Instructions for the task » Every line in the data below from the one containing "1), hood_grid(HOOD_LEFT_RIBS, -1)" down to the one containing "zip(*points))), Vector(map(max, zip(*points)))", both included, must be retyped exactly; no other line is to appear.

Data shown »
◇ ◇ ◇

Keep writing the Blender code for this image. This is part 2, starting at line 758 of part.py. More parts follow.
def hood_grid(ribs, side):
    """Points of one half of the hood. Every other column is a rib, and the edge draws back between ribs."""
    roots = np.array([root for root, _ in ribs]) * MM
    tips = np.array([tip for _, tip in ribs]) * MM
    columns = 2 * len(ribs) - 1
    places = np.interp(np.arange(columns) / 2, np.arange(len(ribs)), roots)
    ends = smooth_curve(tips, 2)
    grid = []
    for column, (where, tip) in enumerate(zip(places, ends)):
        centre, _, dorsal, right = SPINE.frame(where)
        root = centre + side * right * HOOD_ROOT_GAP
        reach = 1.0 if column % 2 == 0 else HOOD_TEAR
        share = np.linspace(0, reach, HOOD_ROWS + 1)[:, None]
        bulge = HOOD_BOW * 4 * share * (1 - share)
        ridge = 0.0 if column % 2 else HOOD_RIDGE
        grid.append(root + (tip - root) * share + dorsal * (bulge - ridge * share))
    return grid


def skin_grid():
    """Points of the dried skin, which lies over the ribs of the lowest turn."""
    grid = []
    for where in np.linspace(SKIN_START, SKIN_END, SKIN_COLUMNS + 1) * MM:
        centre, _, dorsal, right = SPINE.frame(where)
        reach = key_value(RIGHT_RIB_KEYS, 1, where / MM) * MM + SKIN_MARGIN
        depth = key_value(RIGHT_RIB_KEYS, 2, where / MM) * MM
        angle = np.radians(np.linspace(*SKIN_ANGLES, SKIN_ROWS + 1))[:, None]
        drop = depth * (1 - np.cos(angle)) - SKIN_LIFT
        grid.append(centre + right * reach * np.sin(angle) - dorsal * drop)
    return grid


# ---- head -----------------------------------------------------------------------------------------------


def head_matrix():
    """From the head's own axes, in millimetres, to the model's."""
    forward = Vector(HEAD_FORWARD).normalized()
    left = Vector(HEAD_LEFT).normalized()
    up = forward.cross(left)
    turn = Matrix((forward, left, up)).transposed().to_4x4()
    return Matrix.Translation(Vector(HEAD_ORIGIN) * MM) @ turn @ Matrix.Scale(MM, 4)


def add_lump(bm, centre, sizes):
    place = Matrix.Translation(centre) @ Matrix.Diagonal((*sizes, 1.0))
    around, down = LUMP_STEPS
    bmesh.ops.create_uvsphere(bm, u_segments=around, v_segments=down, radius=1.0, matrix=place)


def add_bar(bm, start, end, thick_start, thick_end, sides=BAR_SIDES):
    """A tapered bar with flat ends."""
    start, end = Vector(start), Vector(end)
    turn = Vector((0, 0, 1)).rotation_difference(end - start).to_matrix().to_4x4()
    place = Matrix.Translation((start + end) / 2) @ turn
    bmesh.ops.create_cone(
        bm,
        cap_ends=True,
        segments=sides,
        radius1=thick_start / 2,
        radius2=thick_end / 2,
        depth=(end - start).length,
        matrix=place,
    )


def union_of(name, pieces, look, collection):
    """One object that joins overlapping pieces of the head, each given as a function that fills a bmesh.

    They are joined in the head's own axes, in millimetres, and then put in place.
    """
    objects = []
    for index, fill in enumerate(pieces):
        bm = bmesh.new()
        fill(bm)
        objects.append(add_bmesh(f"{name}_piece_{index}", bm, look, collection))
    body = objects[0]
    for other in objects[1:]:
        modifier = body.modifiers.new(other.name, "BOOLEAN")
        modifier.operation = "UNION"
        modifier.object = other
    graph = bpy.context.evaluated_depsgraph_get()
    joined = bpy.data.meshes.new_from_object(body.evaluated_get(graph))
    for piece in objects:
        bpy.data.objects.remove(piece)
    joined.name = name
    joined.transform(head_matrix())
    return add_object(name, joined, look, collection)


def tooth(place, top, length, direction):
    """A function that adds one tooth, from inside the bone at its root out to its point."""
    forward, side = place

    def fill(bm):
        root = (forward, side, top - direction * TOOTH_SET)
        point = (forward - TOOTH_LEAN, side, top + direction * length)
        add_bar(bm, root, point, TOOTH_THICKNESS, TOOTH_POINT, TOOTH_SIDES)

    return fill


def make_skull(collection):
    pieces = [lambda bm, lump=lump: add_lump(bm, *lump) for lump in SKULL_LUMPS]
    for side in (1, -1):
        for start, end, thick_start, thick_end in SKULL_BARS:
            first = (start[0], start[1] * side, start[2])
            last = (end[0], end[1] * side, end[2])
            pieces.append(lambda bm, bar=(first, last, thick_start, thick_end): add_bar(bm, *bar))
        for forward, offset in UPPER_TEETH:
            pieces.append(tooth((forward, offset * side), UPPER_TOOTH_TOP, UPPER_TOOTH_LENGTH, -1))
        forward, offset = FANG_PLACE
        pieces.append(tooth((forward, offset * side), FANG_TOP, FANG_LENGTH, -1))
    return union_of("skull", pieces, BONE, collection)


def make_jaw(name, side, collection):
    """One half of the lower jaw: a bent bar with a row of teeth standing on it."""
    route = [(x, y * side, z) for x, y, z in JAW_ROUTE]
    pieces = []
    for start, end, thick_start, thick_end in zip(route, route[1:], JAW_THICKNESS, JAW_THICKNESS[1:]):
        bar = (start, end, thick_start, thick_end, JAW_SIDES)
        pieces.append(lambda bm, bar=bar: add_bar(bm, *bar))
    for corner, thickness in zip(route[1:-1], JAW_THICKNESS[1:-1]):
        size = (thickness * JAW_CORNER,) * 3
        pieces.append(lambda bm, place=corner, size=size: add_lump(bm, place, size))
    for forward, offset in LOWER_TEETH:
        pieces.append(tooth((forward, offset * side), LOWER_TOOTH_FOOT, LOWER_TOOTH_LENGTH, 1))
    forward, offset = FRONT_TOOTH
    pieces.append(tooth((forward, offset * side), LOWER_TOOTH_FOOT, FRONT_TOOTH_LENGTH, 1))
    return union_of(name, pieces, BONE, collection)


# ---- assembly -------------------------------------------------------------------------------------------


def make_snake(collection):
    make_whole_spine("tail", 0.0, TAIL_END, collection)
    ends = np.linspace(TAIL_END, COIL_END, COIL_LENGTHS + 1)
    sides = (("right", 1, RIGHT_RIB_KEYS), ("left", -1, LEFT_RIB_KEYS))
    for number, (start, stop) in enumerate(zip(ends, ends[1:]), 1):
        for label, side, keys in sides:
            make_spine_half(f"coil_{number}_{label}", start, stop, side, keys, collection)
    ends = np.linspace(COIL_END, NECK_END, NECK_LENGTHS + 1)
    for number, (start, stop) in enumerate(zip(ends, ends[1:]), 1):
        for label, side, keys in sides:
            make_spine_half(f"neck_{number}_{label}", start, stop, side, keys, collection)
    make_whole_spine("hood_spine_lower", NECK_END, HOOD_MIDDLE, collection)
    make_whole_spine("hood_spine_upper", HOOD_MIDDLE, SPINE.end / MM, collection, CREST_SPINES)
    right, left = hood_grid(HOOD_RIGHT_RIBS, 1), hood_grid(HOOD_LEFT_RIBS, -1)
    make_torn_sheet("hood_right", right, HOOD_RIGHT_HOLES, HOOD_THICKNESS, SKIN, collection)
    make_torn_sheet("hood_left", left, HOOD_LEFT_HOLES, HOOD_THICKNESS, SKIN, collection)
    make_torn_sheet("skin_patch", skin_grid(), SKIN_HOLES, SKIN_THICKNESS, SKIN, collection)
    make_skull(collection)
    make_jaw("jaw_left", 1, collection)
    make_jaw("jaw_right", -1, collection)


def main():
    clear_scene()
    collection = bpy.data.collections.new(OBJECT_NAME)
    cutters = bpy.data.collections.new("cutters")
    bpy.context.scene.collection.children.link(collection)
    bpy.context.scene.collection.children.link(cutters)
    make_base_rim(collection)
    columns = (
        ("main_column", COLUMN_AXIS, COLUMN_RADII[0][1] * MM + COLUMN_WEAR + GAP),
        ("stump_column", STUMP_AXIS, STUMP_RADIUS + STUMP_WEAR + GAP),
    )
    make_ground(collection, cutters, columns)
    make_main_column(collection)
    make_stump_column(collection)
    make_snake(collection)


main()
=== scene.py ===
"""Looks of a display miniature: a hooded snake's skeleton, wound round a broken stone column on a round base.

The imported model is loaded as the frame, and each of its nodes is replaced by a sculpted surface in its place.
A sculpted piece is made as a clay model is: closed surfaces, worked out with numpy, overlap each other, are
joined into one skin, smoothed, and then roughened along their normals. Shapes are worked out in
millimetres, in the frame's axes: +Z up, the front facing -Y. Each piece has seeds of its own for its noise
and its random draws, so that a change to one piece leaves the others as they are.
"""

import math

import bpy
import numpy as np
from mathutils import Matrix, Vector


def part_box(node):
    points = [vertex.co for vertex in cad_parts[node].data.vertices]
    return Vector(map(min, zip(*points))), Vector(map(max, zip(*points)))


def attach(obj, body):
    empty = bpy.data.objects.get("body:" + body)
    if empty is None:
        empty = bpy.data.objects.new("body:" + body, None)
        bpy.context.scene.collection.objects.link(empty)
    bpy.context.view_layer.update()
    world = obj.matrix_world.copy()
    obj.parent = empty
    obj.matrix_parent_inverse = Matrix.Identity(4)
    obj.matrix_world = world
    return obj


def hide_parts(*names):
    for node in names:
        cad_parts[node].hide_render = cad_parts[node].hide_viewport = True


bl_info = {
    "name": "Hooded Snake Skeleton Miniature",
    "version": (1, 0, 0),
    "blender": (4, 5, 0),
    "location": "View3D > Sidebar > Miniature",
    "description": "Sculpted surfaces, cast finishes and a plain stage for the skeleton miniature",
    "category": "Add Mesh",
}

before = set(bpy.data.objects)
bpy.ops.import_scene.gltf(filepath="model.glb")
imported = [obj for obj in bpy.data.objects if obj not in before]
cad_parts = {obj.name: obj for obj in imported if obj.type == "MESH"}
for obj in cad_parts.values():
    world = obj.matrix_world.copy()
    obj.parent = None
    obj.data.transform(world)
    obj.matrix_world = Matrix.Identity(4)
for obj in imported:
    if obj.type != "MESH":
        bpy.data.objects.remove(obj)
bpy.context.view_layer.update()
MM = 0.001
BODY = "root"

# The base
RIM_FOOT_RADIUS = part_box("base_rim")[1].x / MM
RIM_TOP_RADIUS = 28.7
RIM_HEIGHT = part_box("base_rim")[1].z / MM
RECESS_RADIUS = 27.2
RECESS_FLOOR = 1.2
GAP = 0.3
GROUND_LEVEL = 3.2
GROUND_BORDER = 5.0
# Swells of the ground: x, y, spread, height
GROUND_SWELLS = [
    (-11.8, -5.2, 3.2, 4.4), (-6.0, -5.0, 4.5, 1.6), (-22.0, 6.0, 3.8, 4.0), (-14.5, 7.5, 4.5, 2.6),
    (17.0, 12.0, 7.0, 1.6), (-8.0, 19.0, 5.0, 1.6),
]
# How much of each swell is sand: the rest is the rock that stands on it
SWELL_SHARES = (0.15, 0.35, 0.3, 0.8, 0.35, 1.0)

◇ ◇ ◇

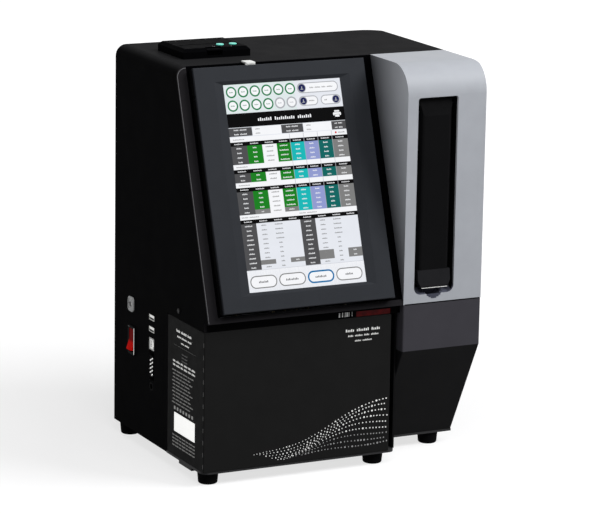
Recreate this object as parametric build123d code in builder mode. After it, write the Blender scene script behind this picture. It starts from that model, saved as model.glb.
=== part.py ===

◇ ◇ ◇

The reply »
    right, left = hood_grid(HOOD_RIGHT_RIBS, 1), hood_grid(HOOD_LEFT_RIBS, -1)
    make_torn_sheet("hood_right", right, HOOD_RIGHT_HOLES, HOOD_THICKNESS, SKIN, collection)
    make_torn_sheet("hood_left", left, HOOD_LEFT_HOLES, HOOD_THICKNESS, SKIN, collection)
    make_torn_sheet("skin_patch", skin_grid(), SKIN_HOLES, SKIN_THICKNESS, SKIN, collection)
    make_skull(collection)
    make_jaw("jaw_left", 1, collection)
    make_jaw("jaw_right", -1, collection)


def main():
    clear_scene()
    collection = bpy.data.collections.new(OBJECT_NAME)
    cutters = bpy.data.collections.new("cutters")
    bpy.context.scene.collection.children.link(collection)
    bpy.context.scene.collection.children.link(cutters)
    make_base_rim(collection)
    columns = (
        ("main_column", COLUMN_AXIS, COLUMN_RADII[0][1] * MM + COLUMN_WEAR + GAP),
        ("stump_column", STUMP_AXIS, STUMP_RADIUS + STUMP_WEAR + GAP),
    )
    make_ground(collection, cutters, columns)
    make_main_column(collection)
    make_stump_column(collection)
    make_snake(collection)


main()
=== scene.py ===
"""Looks of a display miniature: a hooded snake's skeleton, wound round a broken stone column on a round base.

The imported model is loaded as the frame, and each of its nodes is replaced by a sculpted surface in its place.
A sculpted piece is made as a clay model is: closed surfaces, worked out with numpy, overlap each other, are
joined into one skin, smoothed, and then roughened along their normals. Shapes are worked out in
millimetres, in the frame's axes: +Z up, the front facing -Y. Each piece has seeds of its own for its noise
and its random draws, so that a change to one piece leaves the others as they are.
"""

import math

import bpy
import numpy as np
from mathutils import Matrix, Vector


def part_box(node):
    points = [vertex.co for vertex in cad_parts[node].data.vertices]
    return Vector(map(min, zip(*points))), Vector(map(max, zip(*points)))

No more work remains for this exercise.